§ **GIVEN DATA**

## Begin

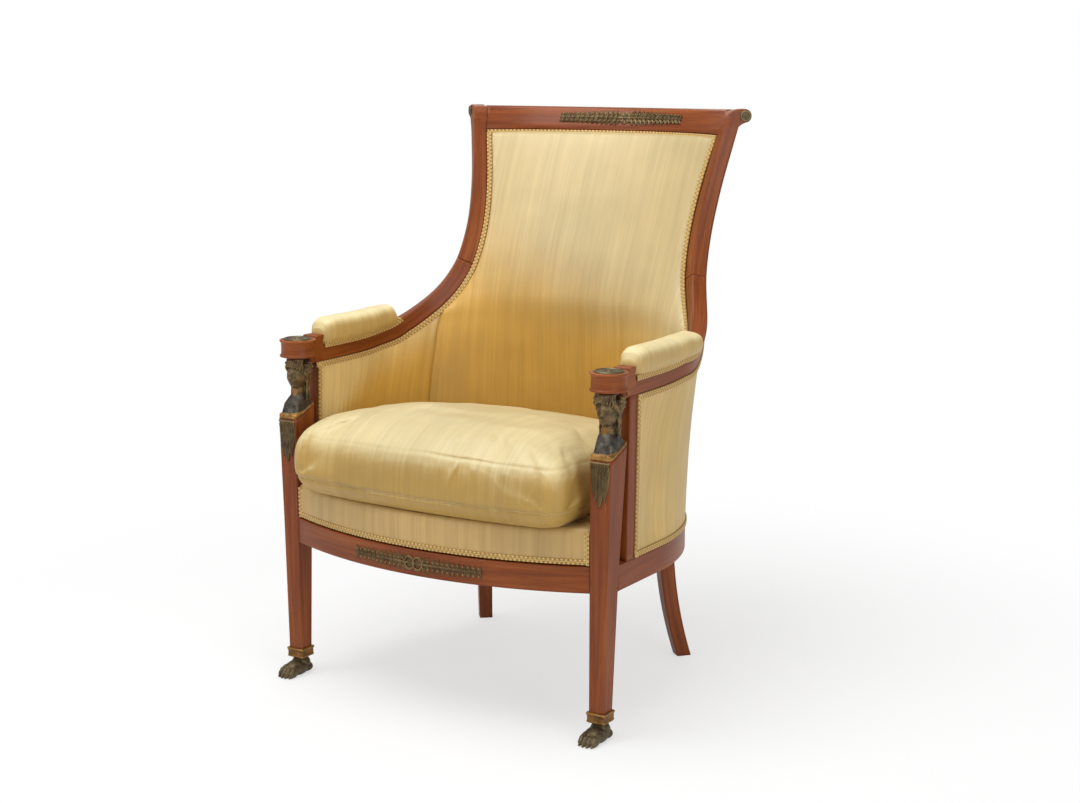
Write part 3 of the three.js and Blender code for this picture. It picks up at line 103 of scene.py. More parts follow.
class Finish:
    """A material built from expressions: node() adds any node, mix() blends colours."""

    def __init__(self, name):
        self.material = bpy.data.materials.new(name)
        self.material.use_nodes = True
        self.tree = self.material.node_tree
        self.tree.nodes.clear()

    def node(self, kind, settings=None, output=0, **sockets):
        node = self.tree.nodes.new("ShaderNode" + kind)
        for key, value in (settings or {}).items():
            if key == "stops":
                elements = node.color_ramp.elements
                while len(elements) < len(value):
                    elements.new(0.5)
                for element, (place, colour) in zip(elements, value):
                    element.position, element.color = place, colour
            else:
                setattr(node, key, value)
        for key, value in sockets.items():
            numbered = key[0] == "i" and key[1:].isdigit()
            target = node.inputs[int(key[1:]) if numbered else key.replace("_", " ")]
            if isinstance(value, Wire):
                value.feed(target)
            else:
                target.default_value = value
        return Wire(self.tree, node.outputs[output])

    def mix(self, share, first, second, blend_type="MIX"):
        settings = {"data_type": "RGBA", "blend_type": blend_type}
        return self.node("Mix", settings, 2, i0=share, i6=first, i7=second)

    def noise(self, at, scale, detail=3.0, roughness=0.5):
        return self.node("TexNoise", {}, 0, Vector=at, Scale=scale, Detail=detail, Roughness=roughness)

    def ramp(self, value, *stops):
        return self.node("ValToRGB", {"stops": stops}, 0, Fac=value)

    def stretch(self, at, *scale):
        return self.node("Mapping", {}, 0, Vector=at, Scale=scale)

    def objects(self):
        return self.node("TexCoord", {}, 3)

    def show(self, shader):
        shader.feed(self.tree.nodes.new("ShaderNodeOutputMaterial").inputs["Surface"])
        return self.material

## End

§ **PROBLEM TO WORK ON**
Return a word-for-word copy of the lines from the beginning of the listing to the line holding "i0=share, i6=first, i7=second)", both kept.

§ **EXERCISE RESPONSE**
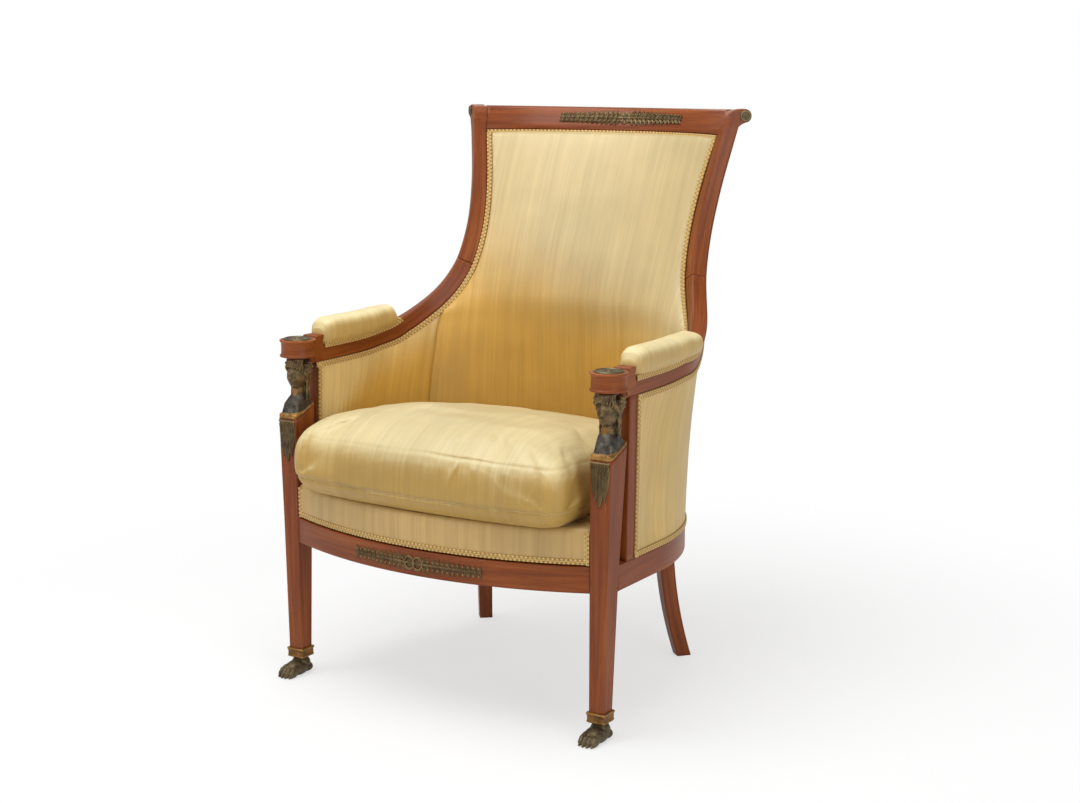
Write part 3 of the three.js and Blender code for this picture. It picks up at line 103 of scene.py. More parts follow.
class Finish:
    """A material built from expressions: node() adds any node, mix() blends colours."""

    def __init__(self, name):
        self.material = bpy.data.materials.new(name)
        self.material.use_nodes = True
        self.tree = self.material.node_tree
        self.tree.nodes.clear()

    def node(self, kind, settings=None, output=0, **sockets):
        node = self.tree.nodes.new("ShaderNode" + kind)
        for key, value in (settings or {}).items():
            if key == "stops":
                elements = node.color_ramp.elements
                while len(elements) < len(value):
                    elements.new(0.5)
                for element, (place, colour) in zip(elements, value):
                    element.position, element.color = place, colour
            else:
                setattr(node, key, value)
        for key, value in sockets.items():
            numbered = key[0] == "i" and key[1:].isdigit()
            target = node.inputs[int(key[1:]) if numbered else key.replace("_", " ")]
            if isinstance(value, Wire):
                value.feed(target)
            else:
                target.default_value = value
        return Wire(self.tree, node.outputs[output])

    def mix(self, share, first, second, blend_type="MIX"):
        settings = {"data_type": "RGBA", "blend_type": blend_type}
        return self.node("Mix", settings, 2, i0=share, i6=first, i7=second)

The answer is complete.